Research versus conventional wisdom
I can’t even estimate how many trips to Europe we helped cancel this July after the attacks in Nice and Istanbul. And while I would never encourage anyone to go anywhere that made them feel uncomfortable, the flip side of that is that some people assume that if a destination isn’t making the news, it must be safe.
In many cases though, the opposite is closer to the truth.
I’m leery of visiting much of Turkey right now, for example (though I’ll be happily connecting in Istanbul this trip). Not because it’s necessarily “less safe,” but because the censorship happening in the country makes it difficult to know what is actually going on. And I’m not saying that you shouldn’t go to Turkey — I just don’t feel as comfortable traveling someplace when I can’t make informed decisions regarding safety.
Watching the news isn’t a replacement for performing due diligence on a destination, ultimately. And doing that research may challenge preconceptions of a country or city.
As we explained to our family that there are State Department warnings for basically all of Europe, yet none for Jordan, along with the general precautions we would be taking, they became more comfortable.
I still don’t think they’re thrilled about it, but it’s a starting point.
I have other reasons for wanting to go to Jordan in particular
I mean, I have a lot of reasons. I love the diversity of cultures and cuisine in the Middle East, and I’m looking forward to exploring the natural landscapes and historical sites in Jordan. We’re also staying in some really cool places (a guesthouse! an ecolodge! a tent!), and I’m really excited about having a few days with no internet.
Dana Reserve in Jordan, image courtesy Feynan Ecolodge
But I also want to go to spend money.
There are over 726,000 registered refugees living in Jordan, mostly from Syria. 93% of Syrian refugees in Jordan live on less than $96 per month. Syrians are estimated to comprise ~13% of the overall population in Jordan — a significant percentage anywhere, but especially in a country of fewer than 10 million people.
Jordan is not a particularly wealthy country (Jordan ranks 89th in terms of GDP factoring in purchasing power parity), and this influx of people naturally puts a strain on housing, access to water, and other resources. Competition over resources can lead to increased conflict even in otherwise peaceable communities, and as small countries like Jordan and Lebanon shoulder more and more of the economic burden of regional conflicts, the risks of societal schisms increase.
To add to that, tourism revenues have been declining in Jordan, which isn’t that surprising when you look at a map of the region. But encouraging a peaceful and prosperous Jordan is beneficial to everyone right now.
So going to Jordan and spending money is a small thing, but it’s a thing I can do.

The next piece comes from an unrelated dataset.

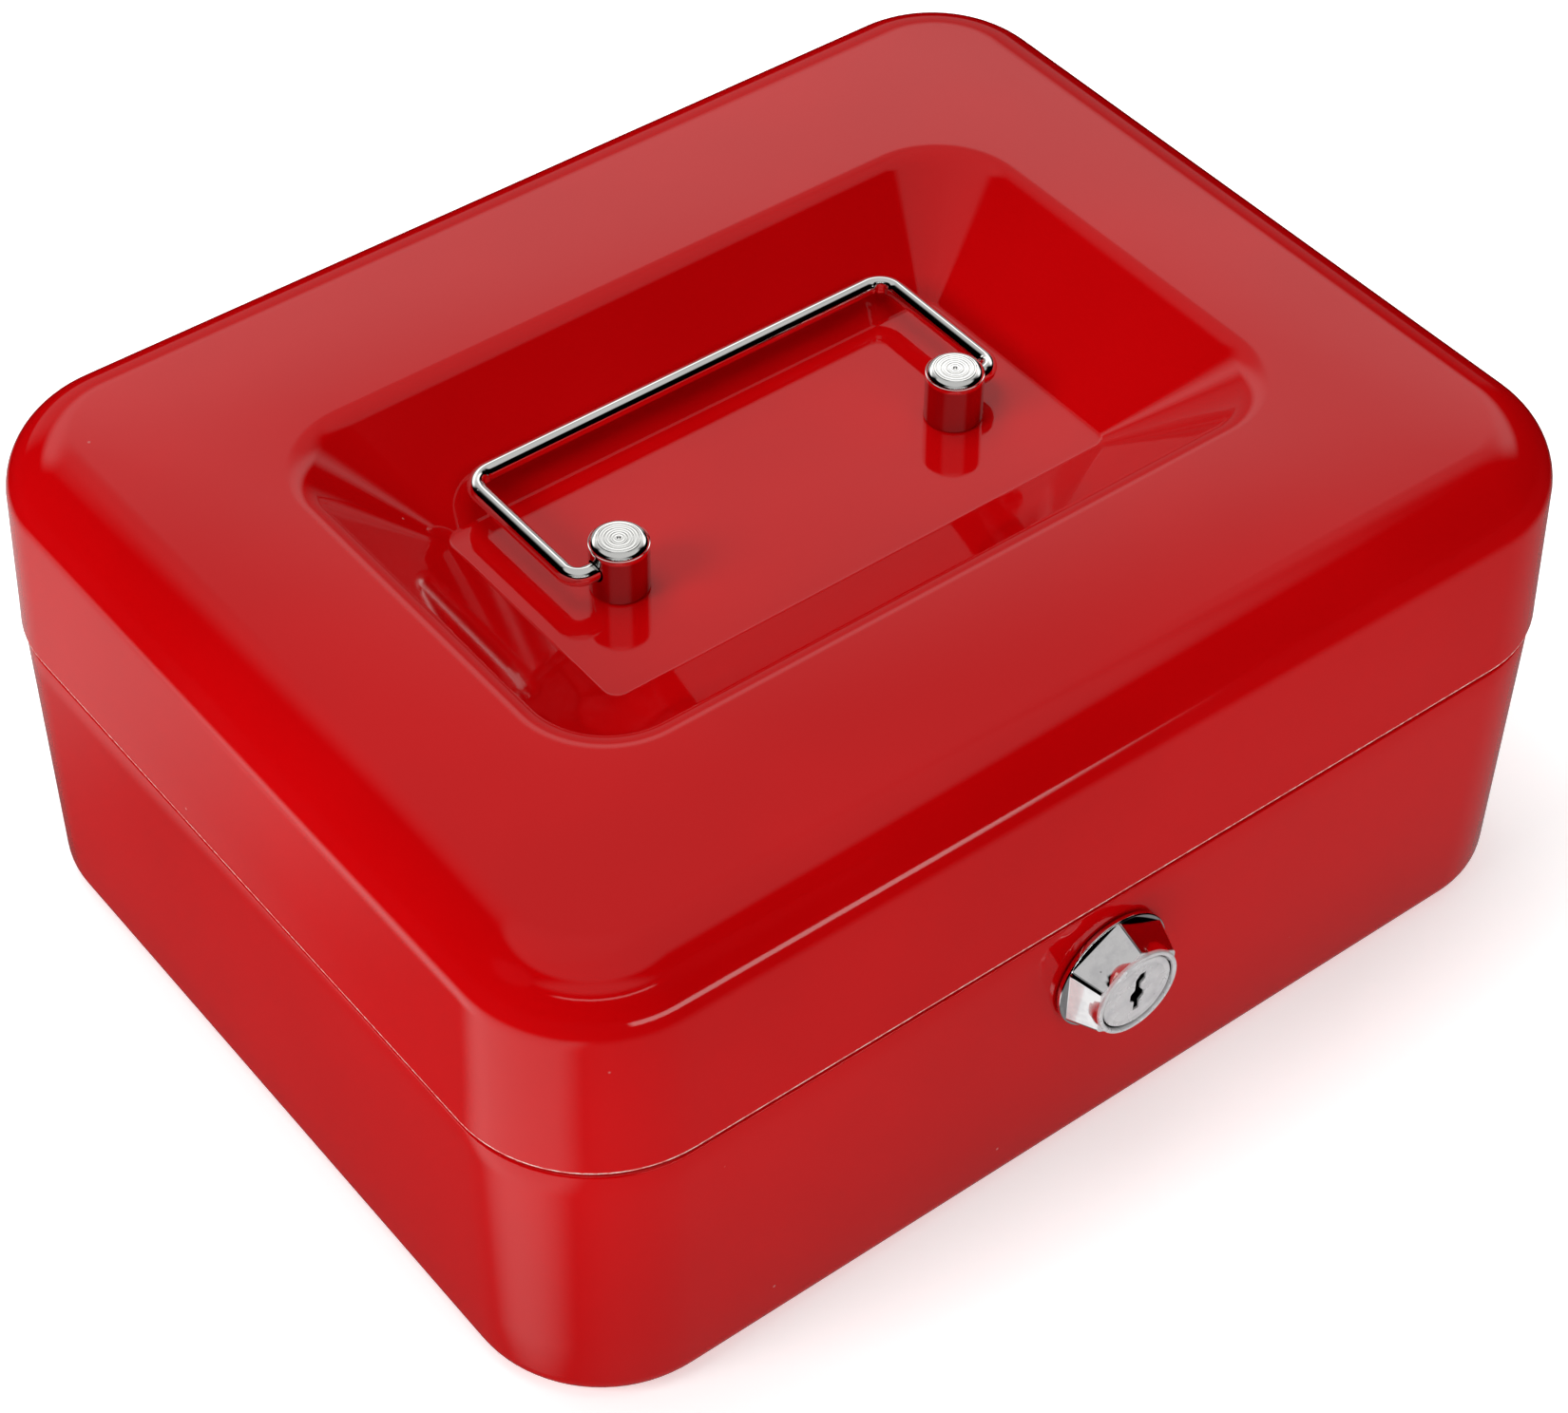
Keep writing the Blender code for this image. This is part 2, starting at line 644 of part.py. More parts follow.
def keyway_outline():
    """A warded slot: upper and lower limbs side by side, joined by a step in the middle."""
    half = KEYWAY_WIDTH / 2
    step = KEYWAY_STEP
    top = KEYWAY_HALF_HEIGHT
    return [
        (-half, -top), (half, -top), (half, -top * 0.55), (half + step, -top * 0.35),
        (half + step, -half), (half, half), (half, top * 0.45), (half + step, top * 0.6),
        (half + step, top), (step - half, top), (-half, top * 0.75), (-half, top * 0.2),
        (-half - step, 0.0), (-half - step, -top * 0.35), (-half, -top * 0.5),
    ]


def make_lock_plug():
    head_rear = HEAD_BORE_END_Y - GAP
    tang_end = CAM_Y + CAM_THICKNESS / 2 - GAP
    # Heights run from the plug's front face back, along +Y.
    profile = [
        (0.0, -PLUG_FRONT_Y),
        (PLUG_HEAD_RADIUS - GAP, -PLUG_FRONT_Y),
        (PLUG_HEAD_RADIUS, -PLUG_FRONT_Y - GAP),
        (PLUG_HEAD_RADIUS, -head_rear),
        (PLUG_RADIUS, -head_rear),
        (PLUG_RADIUS, -BARREL_END_Y),
        (TANG_RADIUS, -BARREL_END_Y),
        (TANG_RADIUS, -tang_end),
        (0.0, -tang_end),
    ]
    place = Matrix.Translation((0, 0, LOCK_Z)) @ Matrix.Rotation(QUARTER_TURN, 4, "X")
    plug = turned("lock_plug", profile, chrome, place)
    for side, x in (("left", -1), ("right", 1)):
        edges = sorted((x * TANG_FLAT, x * 2 * TANG_RADIUS))
        cut(plug, box(f"tang_flat_{side}", (edges[0], BARREL_END_Y + GAP, LOCK_Z - 2 * TANG_RADIUS),
                      (edges[1], tang_end + GAP, LOCK_Z + 2 * TANG_RADIUS)))
    screw_hole = rod("screw_hole", lock_point(tang_end + GAP), lock_point(tang_end - SCREW_DEPTH),
                     SCREW_RADIUS + GAP, sides=16)
    depth = KEYWAY_END_Y - PLUG_FRONT_Y + GAP
    keyway_place = Matrix.Translation(lock_point(PLUG_FRONT_Y - GAP + depth / 2))
    keyway_place = keyway_place @ Matrix.Rotation(QUARTER_TURN, 4, "X")
    keyway = solid_from_curve("keyway", flat_curve("keyway", [keyway_outline()], depth), keyway_place)
    cut(plug, screw_hole, keyway)
    for index, y in enumerate(wafer_places(), start=1):
        half_x, half_y = WAFER_SIZE.x / 2 + GAP, WAFER_THICKNESS / 2 + GAP
        cut(plug, box(f"wafer_slot_{index}", (-half_x, y - half_y, LOCK_Z - 2 * PLUG_RADIUS),
                      (half_x, y + half_y, LOCK_Z + 2 * PLUG_RADIUS)))
    return plug


def wafer_places():
    return [WAFER_FIRST_Y + i * WAFER_PITCH for i in range(WAFERS)]


def make_wafers():
    wafers = []
    outer = rectangle(*(WAFER_SIZE / 2))
    window = rectangle(*(WAFER_WINDOW / 2))
    for index, y in enumerate(wafer_places(), start=1):
        place = Matrix.Translation(lock_point(y)) @ Matrix.Rotation(QUARTER_TURN, 4, "X")
        wafers.append(plate(f"lock_wafer_{index}", [outer, window], WAFER_THICKNESS, place, brass))
    return wafers


def make_cam():
    """A flat cam: round hub with a double-D hole, and a straight arm with a round end."""
    reach = CAM_LENGTH - CAM_HALF_WIDTH
    join_angle = math.asin(CAM_HALF_WIDTH / CAM_HUB_RADIUS)
    outline = arc((0, reach), CAM_HALF_WIDTH, 0.0, HALF_TURN, 8)
    outline += arc((0, 0), CAM_HUB_RADIUS, QUARTER_TURN + join_angle, 5 * QUARTER_TURN - join_angle, 16)
    flat_angle = math.acos((TANG_FLAT + GAP) / (TANG_RADIUS + GAP))
    hole = arc((0, 0), TANG_RADIUS + GAP, flat_angle, HALF_TURN - flat_angle, 6)
    hole += arc((0, 0), TANG_RADIUS + GAP, HALF_TURN + flat_angle, 2 * HALF_TURN - flat_angle, 6)
    place = Matrix.Translation(lock_point(CAM_Y)) @ Matrix.Rotation(QUARTER_TURN, 4, "X")
    return plate("lock_cam", [outline, hole], CAM_THICKNESS, place, zinc_steel)


def make_cam_fixing():
    """Toothed washer and pan-head screw that hold the cam on the plug's tang."""
    washer_front = CAM_Y + CAM_THICKNESS / 2 + GAP
    washer_rear = washer_front + STAR_WASHER_THICKNESS
    head_front = washer_rear + GAP
    head_rear = head_front + SCREW_HEAD_HEIGHT
    place = Matrix.Translation((0, 0, LOCK_Z)) @ Matrix.Rotation(-QUARTER_TURN, 4, "X")
    inner = SCREW_RADIUS + GAP
    washer = turned("cam_washer", [
        (inner, washer_rear), (STAR_WASHER_RADIUS, washer_rear),
        (STAR_WASHER_RADIUS, washer_front), (inner, washer_front)], zinc_steel, place, closed=True)
    tip = CAM_Y + CAM_THICKNESS / 2 - SCREW_DEPTH + GAP
    screw = turned("cam_screw", [
        (0.0, head_rear), (SCREW_HEAD_RADIUS * 0.7, head_rear),
        (SCREW_HEAD_RADIUS, head_rear - SCREW_HEAD_HEIGHT / 2), (SCREW_HEAD_RADIUS, head_front),
        (SCREW_RADIUS, head_front), (SCREW_RADIUS, tip), (0.0, tip)], zinc_steel, place)
    slot_half = SCREW_RADIUS / 4
    slot = box("screw_slot", (-2 * SCREW_HEAD_RADIUS, head_rear - SCREW_HEAD_HEIGHT / 3, LOCK_Z - slot_half),
               (2 * SCREW_HEAD_RADIUS, head_rear + GAP, LOCK_Z + slot_half))
    cut(screw, slot)
    return [washer, screw]


def make_strike():
    """Bent strip: welded tab on the lid's front wall, shelf, hanging plate and a hooked lip."""
    tab_y = -HALF_DEPTH + lid_wall_inset(STRIKE_TOP_Z) + SHEET + GAP + STRIKE_THICKNESS / 2
    path = [
        (tab_y, STRIKE_TOP_Z), (tab_y, STRIKE_SHELF_Z), (STRIKE_PLATE_Y, STRIKE_SHELF_Z),
        (STRIKE_PLATE_Y, STRIKE_LIP_Z), (STRIKE_LIP_Y, STRIKE_LIP_Z),
    ]
    bm = bmesh.new()
    sides = [[bm.verts.new((x, y, z)) for y, z in path]
             for x in (STRIKE_X - STRIKE_HALF_WIDTH, STRIKE_X + STRIKE_HALF_WIDTH)]
    for i in range(len(path) - 1):
        bm.faces.new((sides[0][i], sides[0][i + 1], sides[1][i + 1], sides[1][i]))
    strike = add_object("lock_strike", finish_mesh(bm, "lock_strike"), zinc_steel)
    solidify(strike, STRIKE_THICKNESS, offset=0.0)
    return strike


# ---------------------------------------------------------------- coin tray

def cup_cutter(name, low, high, floor_z):
    """A pocket with round corners and a round foot, open at the top."""
    half_x, half_y = (high[0] - low[0]) / 2, (high[1] - low[1]) / 2
    centre_x, centre_y = (high[0] + low[0]) / 2, (high[1] + low[1]) / 2
    top_z = NECK_TOP_Z + GAP + TRAY_FLANGE_THICKNESS + SHEET
    rings = []
    for inset, drop in reversed(quarter_profile(CUP_FOOT, 3)):
        rings.append((inset, floor_z + CUP_FOOT - drop))
    rings += [(0.0, floor_z + CUP_FOOT), (0.0, top_z)]
    return loft(name, [rounded_ring(half_x - inset, half_y - inset, CUP_CORNER - inset, z, centre_x, centre_y)
                       for inset, z in rings], True, True)


def make_coin_tray():
    """One moulding: four coin cups in front, a note well behind, flanges that rest on the neck."""
    flange_z = NECK_TOP_Z + GAP
    top_z = flange_z + TRAY_FLANGE_THICKNESS
    centre_y = (TRAY_FRONT_Y + TRAY_REAR_Y) / 2
    half_y = (TRAY_REAR_Y - TRAY_FRONT_Y) / 2
    sections = [
        (TRAY_HALF_WIDTH - TRAY_DRAFT, half_y - TRAY_DRAFT, TRAY_CORNER - TRAY_DRAFT, TRAY_BOTTOM_Z),
        (TRAY_HALF_WIDTH, half_y, TRAY_CORNER, flange_z),
        (TRAY_FLANGE_HALF_WIDTH, half_y + TRAY_FLANGE_OUT_Y, TRAY_CORNER + TRAY_FLANGE_OUT_Y, flange_z),
        (TRAY_FLANGE_HALF_WIDTH, half_y + TRAY_FLANGE_OUT_Y, TRAY_CORNER + TRAY_FLANGE_OUT_Y, top_z),
    ]
    rings = [rounded_ring(half_x, depth, radius, z, centre_y=centre_y)
             for half_x, depth, radius, z in sections]
    tray = loft("coin_tray", rings, True, True, black_plastic)
    floor_z = TRAY_BOTTOM_Z + TRAY_FLOOR
    inner_x = TRAY_HALF_WIDTH - TRAY_DRAFT - TRAY_WALL
    front_y = TRAY_FRONT_Y + TRAY_DRAFT + TRAY_WALL
    rear_y = TRAY_REAR_Y - TRAY_DRAFT - TRAY_WALL
    pitch = (2 * inner_x + TRAY_WALL) / TRAY_CUPS
    for index in range(TRAY_CUPS):
        low_x = -inner_x + index * pitch
        cut(tray, cup_cutter(f"coin_cup_{index + 1}", (low_x, front_y),
                             (low_x + pitch - TRAY_WALL, TRAY_DIVIDER_Y), floor_z))
    cut(tray, cup_cutter("note_well", (-inner_x, TRAY_DIVIDER_Y + TRAY_WALL), (inner_x, rear_y), floor_z))
    for side, x in (("left", -1), ("right", 1)):
        edge = x * (TRAY_FLANGE_HALF_WIDTH + FINGER_NOTCH_RADIUS - TRAY_FLANGE_HALF_WIDTH + TRAY_HALF_WIDTH)
        cut(tray, rod(f"finger_notch_{side}", (edge, centre_y, flange_z - SHEET),
                      (edge, centre_y, top_z + SHEET), FINGER_NOTCH_RADIUS))
    return tray


# ---------------------------------------------------------------- assembly

def build():
    clear_scene()
    make_box_body()
    hinge_lid_pieces = make_hinge()[2]
    lid_pieces = [make_lid_shell(), make_strike()] + hinge_lid_pieces
    lid_pieces += make_post("left", -POST_X) + make_post("right", POST_X)
    hang(lid_pieces, axis_empty("lid_axis", (0, HINGE_Y, SEAM_Z)))
    make_bail()
    make_lock_housing()
    make_lock_nut()
    lock_pieces = [make_lock_plug(), make_cam()] + make_cam_fixing() + make_wafers()
    hang(lock_pieces, axis_empty("lock_axis", lock_point(LOCK_WALL_Y)))
    hang([make_coin_tray()], axis_empty("tray_axis", (0, 0, TRAY_BOTTOM_Z)))


build()
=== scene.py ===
"""Looks of the lockable steel cash box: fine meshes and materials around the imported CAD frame."""

import json
import math

import bmesh
import bpy
from mathutils import Matrix, Vector

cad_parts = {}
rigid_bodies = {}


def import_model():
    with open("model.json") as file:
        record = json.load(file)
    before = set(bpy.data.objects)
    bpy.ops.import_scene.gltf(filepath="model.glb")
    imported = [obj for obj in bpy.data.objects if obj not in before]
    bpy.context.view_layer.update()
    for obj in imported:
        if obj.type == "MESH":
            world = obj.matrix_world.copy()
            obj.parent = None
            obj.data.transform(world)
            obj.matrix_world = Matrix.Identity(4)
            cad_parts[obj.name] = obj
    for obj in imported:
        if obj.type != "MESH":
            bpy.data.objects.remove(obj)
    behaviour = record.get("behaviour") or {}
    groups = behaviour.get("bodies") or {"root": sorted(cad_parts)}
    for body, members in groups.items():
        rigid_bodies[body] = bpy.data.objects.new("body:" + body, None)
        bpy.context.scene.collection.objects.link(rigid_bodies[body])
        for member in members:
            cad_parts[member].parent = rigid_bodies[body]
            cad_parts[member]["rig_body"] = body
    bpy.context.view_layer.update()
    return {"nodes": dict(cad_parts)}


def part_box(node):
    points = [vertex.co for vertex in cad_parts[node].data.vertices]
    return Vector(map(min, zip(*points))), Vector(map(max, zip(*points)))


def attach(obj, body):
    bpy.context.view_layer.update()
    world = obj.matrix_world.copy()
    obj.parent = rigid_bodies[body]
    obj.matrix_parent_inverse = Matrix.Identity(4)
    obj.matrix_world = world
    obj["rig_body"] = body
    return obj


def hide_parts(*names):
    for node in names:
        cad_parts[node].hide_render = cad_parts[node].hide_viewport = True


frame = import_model()
NODES = frame["nodes"]

QUARTER_TURN = math.pi / 2
FULL_TURN = 2 * math.pi
SHARP_ANGLE = math.radians(32)
TURN_STEPS = 96
CORNER_STEPS = 20

# Driving places, read from the frame
LID_LOW, LID_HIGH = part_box("lid_shell")
BODY_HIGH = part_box("box_body")[1]
TRAY_LOW, TRAY_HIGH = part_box("coin_tray")
POST_LOW, POST_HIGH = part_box("handle_post_right")
BAIL_LOW, BAIL_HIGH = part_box("handle_bail")
LOCK_LOW, LOCK_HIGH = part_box("lock_housing")
PLUG_LOW, PLUG_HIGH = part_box("lock_plug")
PIN_LOW, PIN_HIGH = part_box("hinge_pin")

GAP = 0.0003
SHEET = 0.0008

# Shells
HALF_WIDTH = LID_HIGH.x
HALF_DEPTH = -LID_LOW.y
TOP_Z = LID_HIGH.z
SEAM_Z = LID_LOW.z
PLAN_RADIUS = 0.0233
ROLL_RADIUS = 0.0112
LID_DRAFT = 0.0010
BODY_INSET = HALF_WIDTH - BODY_HIGH.x
BODY_DRAFT = 0.0007
FLOOR_RADIUS = 0.0040
NECK_INSET = 0.0015
SHOULDER_DROP = 0.0010
HEM_RADIUS = 0.00025
EDGE_HEIGHT = 0.00042

# Handle well
WELL_FLOOR_Z = 0.0757
WELL_HALF = Vector((0.0475, 0.0218))
WELL_FLOOR_Y = 0.0005
WELL_RIM_Y = -0.0002
WELL_CORNER = 0.0025
WELL_CORNER_GROWTH = 0.62
WELL_SLOPE = math.radians(37)
WELL_RIM_RADIUS = 0.006
WELL_FOOT_RADIUS = 0.0012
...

And while I prefer to keep my charitable giving private, I think it’s important to make a slight exception in this case — we’ll be combining our tourism dollars with a significant (for us) donation to organizations working on infrastructure and humanitarian projects in Jordan.
I think travel is increasingly important
It’s fun too, of course, but I believe strongly that the cultural exchanges inherent in traveling have a positive contribution to our society.
And I’m not even talking about Big Important Things — experiencing even the mundane differences in everyday life can change perceptions. You simply cannot spend a winter in a village where no one speaks English and the only produce readily available is squash or tomatoes and look at a Costco in the same way.
That understanding of “the other” is so so so important, and should be encouraged.
Yes, visiting some parts of the world is more complicated right now. We will probably experience increased security and longer lines throughout our time in Jordan. Everyone will probably be a bit more aware.
So I’ll keep traveling. I’ll try to make smart decisions about where I go, and when. But I won’t make them based on fear.
Have recent events made you reconsider your travel plans? Why or why not?